How to Handle Failures in a Complex Microservices Architecture
Asaf Halili, Tue Dec 15 2020, 8 min
It first hit me when I had to spend an entire day (with my colleague, thanks Natasha!) patching messages because we had a bug in one of our services: we have to change the way we handle failures.
Handling failures is important, but it’s a must have when a product handles sensitive data (especially when it’s financial transactions). It also becomes exponentially harder in the world of microservices, since a failure can happen in any of the services and even in their dependencies.
In a nutshell, our unique “data-ingestion” flow is an event-driven flow that receives events, processes them and saves them to our data stores. We need to handle failures in those services to ensure the completeness and correctness of our data.
Diagram - Failure in a Service
There are many possible reasons for failures, from an outage of a third-party service (API, DB, etc.) to a hardware failure, to the “classic” software bug (after all, software developers are humans too, aren’t we? 🤔).
Bugs Meme
In this post, I’ll tell you about my journey to implement a solution for handling a large and diverse set of errors in the microservices world.

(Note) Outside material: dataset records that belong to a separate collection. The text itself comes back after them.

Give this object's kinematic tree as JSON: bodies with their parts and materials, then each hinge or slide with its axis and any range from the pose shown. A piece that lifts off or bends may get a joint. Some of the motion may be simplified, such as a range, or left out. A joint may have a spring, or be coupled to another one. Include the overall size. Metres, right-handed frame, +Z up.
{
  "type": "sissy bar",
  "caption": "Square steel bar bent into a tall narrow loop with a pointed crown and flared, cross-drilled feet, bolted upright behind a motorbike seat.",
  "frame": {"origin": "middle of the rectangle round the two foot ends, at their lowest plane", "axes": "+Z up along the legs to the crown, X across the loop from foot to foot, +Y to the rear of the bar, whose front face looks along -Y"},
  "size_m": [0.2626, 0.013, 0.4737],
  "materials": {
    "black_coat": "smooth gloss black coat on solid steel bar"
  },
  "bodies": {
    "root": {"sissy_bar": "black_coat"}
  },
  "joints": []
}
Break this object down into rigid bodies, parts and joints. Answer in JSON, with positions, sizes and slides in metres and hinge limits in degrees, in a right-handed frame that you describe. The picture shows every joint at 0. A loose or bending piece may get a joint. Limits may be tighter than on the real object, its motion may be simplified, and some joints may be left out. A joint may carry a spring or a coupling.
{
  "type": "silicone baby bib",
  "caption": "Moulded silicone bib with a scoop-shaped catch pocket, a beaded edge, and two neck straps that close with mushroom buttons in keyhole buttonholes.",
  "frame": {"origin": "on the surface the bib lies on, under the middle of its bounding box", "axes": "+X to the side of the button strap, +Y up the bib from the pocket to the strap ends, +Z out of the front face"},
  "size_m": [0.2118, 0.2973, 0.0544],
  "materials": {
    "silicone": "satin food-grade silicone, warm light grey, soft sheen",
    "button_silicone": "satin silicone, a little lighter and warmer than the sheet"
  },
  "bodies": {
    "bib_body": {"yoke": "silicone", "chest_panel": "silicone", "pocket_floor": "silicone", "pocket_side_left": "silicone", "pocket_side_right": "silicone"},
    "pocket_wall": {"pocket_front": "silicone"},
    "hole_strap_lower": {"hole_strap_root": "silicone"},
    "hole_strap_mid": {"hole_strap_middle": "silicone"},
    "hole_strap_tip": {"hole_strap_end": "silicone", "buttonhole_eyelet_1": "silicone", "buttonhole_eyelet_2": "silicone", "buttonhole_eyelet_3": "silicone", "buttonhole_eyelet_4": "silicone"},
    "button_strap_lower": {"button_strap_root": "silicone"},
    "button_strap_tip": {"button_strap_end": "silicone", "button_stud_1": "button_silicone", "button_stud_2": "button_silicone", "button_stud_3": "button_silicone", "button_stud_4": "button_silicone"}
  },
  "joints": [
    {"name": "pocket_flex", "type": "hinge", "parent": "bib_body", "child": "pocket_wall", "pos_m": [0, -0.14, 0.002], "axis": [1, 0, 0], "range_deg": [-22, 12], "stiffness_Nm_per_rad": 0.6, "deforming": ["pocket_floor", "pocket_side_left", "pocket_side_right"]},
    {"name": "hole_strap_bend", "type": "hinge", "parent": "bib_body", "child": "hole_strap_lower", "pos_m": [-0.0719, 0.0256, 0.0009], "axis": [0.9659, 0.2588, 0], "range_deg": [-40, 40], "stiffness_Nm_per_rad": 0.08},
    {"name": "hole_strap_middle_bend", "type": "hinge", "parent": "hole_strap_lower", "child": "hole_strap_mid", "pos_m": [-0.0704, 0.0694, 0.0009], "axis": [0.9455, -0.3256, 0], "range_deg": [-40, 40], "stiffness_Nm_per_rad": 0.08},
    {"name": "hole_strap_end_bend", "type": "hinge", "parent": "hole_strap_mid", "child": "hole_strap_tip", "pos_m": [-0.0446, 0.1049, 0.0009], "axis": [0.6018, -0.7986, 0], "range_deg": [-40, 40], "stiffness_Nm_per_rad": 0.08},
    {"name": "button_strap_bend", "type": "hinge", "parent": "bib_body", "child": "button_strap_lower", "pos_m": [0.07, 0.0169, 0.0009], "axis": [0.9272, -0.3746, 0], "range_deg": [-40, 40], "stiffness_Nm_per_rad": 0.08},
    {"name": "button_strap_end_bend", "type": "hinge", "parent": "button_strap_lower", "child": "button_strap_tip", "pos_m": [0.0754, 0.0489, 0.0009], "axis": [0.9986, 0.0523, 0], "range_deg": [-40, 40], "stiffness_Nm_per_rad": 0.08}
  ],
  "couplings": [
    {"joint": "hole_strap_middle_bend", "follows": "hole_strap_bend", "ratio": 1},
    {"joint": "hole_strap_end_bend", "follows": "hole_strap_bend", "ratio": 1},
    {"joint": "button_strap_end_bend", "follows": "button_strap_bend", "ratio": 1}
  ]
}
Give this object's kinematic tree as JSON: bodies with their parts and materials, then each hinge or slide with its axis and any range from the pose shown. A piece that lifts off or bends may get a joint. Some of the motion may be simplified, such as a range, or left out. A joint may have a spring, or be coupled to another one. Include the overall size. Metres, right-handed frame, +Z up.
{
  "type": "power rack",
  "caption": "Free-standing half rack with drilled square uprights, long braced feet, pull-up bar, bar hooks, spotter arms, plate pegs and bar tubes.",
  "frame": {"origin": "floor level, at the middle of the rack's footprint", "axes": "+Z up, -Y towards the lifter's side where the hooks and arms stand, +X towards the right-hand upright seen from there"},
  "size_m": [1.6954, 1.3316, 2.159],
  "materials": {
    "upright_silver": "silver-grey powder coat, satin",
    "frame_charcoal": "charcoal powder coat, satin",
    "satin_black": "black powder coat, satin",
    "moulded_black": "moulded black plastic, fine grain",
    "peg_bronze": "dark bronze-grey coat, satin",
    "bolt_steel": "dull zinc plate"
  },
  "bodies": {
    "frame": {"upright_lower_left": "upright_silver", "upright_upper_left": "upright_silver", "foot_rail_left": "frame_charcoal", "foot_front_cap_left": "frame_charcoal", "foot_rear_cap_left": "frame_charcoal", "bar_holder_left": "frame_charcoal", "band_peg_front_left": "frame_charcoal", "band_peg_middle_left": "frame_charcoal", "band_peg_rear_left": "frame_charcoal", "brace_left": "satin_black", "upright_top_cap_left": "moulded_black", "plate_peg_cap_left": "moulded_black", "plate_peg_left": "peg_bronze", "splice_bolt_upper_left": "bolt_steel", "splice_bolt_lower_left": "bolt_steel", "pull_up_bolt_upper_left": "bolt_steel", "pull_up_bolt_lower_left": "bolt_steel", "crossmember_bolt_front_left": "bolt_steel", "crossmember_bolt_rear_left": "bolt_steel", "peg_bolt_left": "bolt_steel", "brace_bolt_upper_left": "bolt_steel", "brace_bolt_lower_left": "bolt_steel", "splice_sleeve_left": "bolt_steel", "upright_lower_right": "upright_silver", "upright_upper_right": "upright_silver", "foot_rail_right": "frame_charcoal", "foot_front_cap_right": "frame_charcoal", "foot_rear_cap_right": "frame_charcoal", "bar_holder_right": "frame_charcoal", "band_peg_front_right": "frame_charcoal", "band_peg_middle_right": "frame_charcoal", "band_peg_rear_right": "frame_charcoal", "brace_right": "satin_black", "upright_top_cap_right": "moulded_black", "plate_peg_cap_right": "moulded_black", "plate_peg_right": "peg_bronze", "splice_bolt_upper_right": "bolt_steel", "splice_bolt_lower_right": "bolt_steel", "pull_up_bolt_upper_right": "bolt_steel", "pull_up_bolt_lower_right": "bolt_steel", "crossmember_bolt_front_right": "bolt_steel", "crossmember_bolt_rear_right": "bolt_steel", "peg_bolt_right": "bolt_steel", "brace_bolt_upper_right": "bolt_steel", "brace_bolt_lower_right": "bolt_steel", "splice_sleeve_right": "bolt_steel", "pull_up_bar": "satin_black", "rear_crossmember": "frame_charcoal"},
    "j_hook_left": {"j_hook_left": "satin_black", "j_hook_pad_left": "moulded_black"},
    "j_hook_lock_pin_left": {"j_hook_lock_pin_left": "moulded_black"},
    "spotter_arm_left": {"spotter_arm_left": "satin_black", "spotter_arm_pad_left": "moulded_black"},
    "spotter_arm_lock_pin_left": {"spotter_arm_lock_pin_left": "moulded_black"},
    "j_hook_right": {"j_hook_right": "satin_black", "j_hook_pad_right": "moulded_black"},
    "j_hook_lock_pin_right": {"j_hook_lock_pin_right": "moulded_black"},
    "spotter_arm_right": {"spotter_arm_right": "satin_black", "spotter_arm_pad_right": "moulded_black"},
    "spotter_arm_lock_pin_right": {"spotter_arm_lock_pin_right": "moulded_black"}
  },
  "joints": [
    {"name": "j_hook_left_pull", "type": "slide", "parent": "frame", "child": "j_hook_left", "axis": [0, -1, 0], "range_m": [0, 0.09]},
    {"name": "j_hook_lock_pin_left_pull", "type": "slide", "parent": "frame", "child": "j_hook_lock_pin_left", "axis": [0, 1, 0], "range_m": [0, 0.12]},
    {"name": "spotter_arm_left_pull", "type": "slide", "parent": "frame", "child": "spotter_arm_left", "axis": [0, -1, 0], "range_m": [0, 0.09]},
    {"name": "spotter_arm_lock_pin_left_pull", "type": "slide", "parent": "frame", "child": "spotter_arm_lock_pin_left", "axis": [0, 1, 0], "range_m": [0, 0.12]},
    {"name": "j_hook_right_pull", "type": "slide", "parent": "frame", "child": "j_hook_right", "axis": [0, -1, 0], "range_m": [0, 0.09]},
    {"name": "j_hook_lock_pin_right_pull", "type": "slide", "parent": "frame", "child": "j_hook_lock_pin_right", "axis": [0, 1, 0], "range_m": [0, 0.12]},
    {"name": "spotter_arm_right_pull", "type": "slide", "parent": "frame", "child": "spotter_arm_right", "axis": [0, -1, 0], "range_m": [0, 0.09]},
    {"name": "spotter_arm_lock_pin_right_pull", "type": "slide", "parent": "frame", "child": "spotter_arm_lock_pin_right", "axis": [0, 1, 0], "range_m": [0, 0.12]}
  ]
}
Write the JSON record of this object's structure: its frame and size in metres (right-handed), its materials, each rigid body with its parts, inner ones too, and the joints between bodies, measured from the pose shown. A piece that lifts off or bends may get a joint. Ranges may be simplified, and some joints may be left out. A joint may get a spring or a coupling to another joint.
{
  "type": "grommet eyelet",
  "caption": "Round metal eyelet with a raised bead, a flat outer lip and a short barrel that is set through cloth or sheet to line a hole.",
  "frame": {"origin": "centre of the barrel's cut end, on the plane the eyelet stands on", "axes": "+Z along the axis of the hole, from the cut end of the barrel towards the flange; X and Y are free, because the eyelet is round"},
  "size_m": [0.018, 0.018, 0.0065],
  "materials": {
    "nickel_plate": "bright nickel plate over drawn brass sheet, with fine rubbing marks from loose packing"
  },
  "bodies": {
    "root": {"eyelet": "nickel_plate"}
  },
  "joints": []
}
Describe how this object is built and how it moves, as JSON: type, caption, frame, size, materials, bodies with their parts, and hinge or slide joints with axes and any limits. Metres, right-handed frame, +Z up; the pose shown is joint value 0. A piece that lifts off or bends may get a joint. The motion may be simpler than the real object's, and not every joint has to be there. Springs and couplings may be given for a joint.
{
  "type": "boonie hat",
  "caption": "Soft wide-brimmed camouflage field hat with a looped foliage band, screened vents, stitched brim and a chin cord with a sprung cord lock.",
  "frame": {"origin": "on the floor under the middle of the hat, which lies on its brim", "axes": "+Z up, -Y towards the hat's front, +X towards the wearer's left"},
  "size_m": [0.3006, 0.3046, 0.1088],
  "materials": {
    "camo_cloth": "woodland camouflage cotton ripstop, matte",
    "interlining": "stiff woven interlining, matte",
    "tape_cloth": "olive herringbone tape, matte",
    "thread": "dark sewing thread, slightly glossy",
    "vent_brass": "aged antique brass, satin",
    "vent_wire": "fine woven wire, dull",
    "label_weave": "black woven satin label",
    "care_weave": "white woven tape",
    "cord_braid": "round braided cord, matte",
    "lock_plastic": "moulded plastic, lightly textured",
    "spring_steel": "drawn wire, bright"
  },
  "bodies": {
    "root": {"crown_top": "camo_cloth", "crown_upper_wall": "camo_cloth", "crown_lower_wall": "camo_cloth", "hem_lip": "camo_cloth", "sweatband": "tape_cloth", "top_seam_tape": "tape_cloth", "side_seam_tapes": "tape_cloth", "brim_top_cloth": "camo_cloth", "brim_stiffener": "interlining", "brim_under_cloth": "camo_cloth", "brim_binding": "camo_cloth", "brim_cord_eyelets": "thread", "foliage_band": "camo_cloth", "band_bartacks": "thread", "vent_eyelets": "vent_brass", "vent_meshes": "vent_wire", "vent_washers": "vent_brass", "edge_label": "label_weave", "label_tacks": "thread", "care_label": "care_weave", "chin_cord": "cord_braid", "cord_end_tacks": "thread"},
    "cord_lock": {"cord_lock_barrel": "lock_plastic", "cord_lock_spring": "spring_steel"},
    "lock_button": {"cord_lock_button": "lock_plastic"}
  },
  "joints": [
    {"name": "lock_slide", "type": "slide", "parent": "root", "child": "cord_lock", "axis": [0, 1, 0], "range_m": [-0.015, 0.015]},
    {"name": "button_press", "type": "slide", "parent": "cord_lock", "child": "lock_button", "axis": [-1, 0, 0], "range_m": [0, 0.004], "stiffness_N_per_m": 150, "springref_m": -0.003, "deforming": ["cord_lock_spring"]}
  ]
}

What’s All the Fuss About? Just Retry

“Retrying” is one of the go-to solutions when handling errors, all libraries and frameworks have built-in retrying capabilities: it has become a standard in the software industry. 
The message failed to send to the queue? No problem, let’s send it again. However, it’s not that straightforward to implement a reliable and robust retrying mechanism.
Retry Meme
Let’s list the required attributes of a reliable and robust retrying solution:
  • Smart - It should retry in a smart way. If we retry immediately, the failure might not be solved yet. In addition, some errors aren’t automatically recoverable and so require human intervention—we should also consider these.
  • Persistent - In the world of microservices and CI/CD, services can restart and a new version can be deployed at any time. If a service restarts after it has performed a failed request, the retry should be recovered after the service starts.
  • Customizable - It should retry on certain errors, but not on others, and we want to be able to configure the rules.
  • Pluggable - It must be easy and quick to add the solution to a new microservice.
Now that we have seen that retrying isn’t simple or straightforward, let’s see how other companies deal with the problem.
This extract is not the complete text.